Moreover, high contact friction of the ACBC against machine subsystems causes electrostatic charge build-up. This increases the friction and thus requires more torque to pull the belt. In full color machines with 10 pitches the torque can be extremely high due to large number of backer bars used. At times, one has to use two drive rollers rather than just one, which must then be coordinated electronically precisely to keep any possibility of sagging. Static charge build-up in the ACBC has also been found to result in absolute belt stalling, resulting in machine shutdown. In other cases, the electrostatic charge build-up can be so high as to cause sparking and arcing.
Another problem encountered in conventional belt photoreceptors is an audible squeaky sound generated due to high contact friction interaction between the ACBC and the backer bars. Moreover, cumulative deposition of ACBC wear debris onto the backer bars may give rise to undesirable defect print marks formed on copies because each debris deposit becomes a surface protrusion point on the backer bar and locally forces the imaging member belt upwardly to interfere with the toner image development process. On other occasions, the ACBC wear debris accumulation on the backer bars gradually increases the dynamic contact friction between these two interacting surfaces, interfering with the driving motor to a point where the motor eventually stalls and belt cycling prematurely ceases.

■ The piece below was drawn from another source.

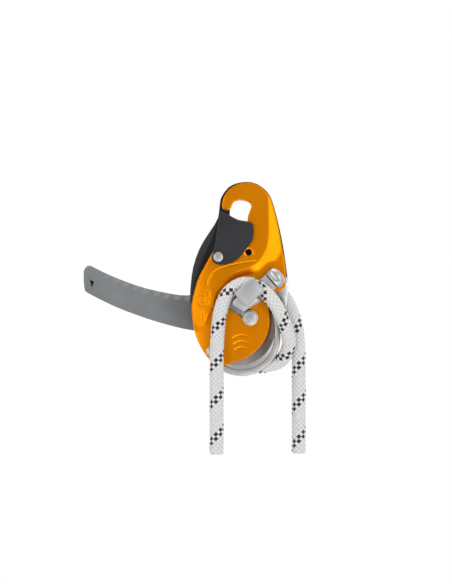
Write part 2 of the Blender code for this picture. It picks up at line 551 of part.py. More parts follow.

One known method of reducing ACBC wear is by including organic particles such as polytetrafluoroethylene (PTFE) into the polymer binder to reinforce the ACBC. The benefit of this formulation, however, is outweighed by a major drawback in the PTFE particle dispersion stability of the coating solution. PTFE, being two times heavier than the coating solution, forms an unstable dispersion in a polymer coating solution and tends to settle into big agglomerates in the mix tanks if not continuously stirred. The dispersion problem can result in an ACBC with an insufficient, variable, and/or inhomogeneous PTFE dispersion along the length of the coated web, which inadequately reduces friction. Therefore, the production of an ACBC eliminating or minimizing these difficulties, is needed.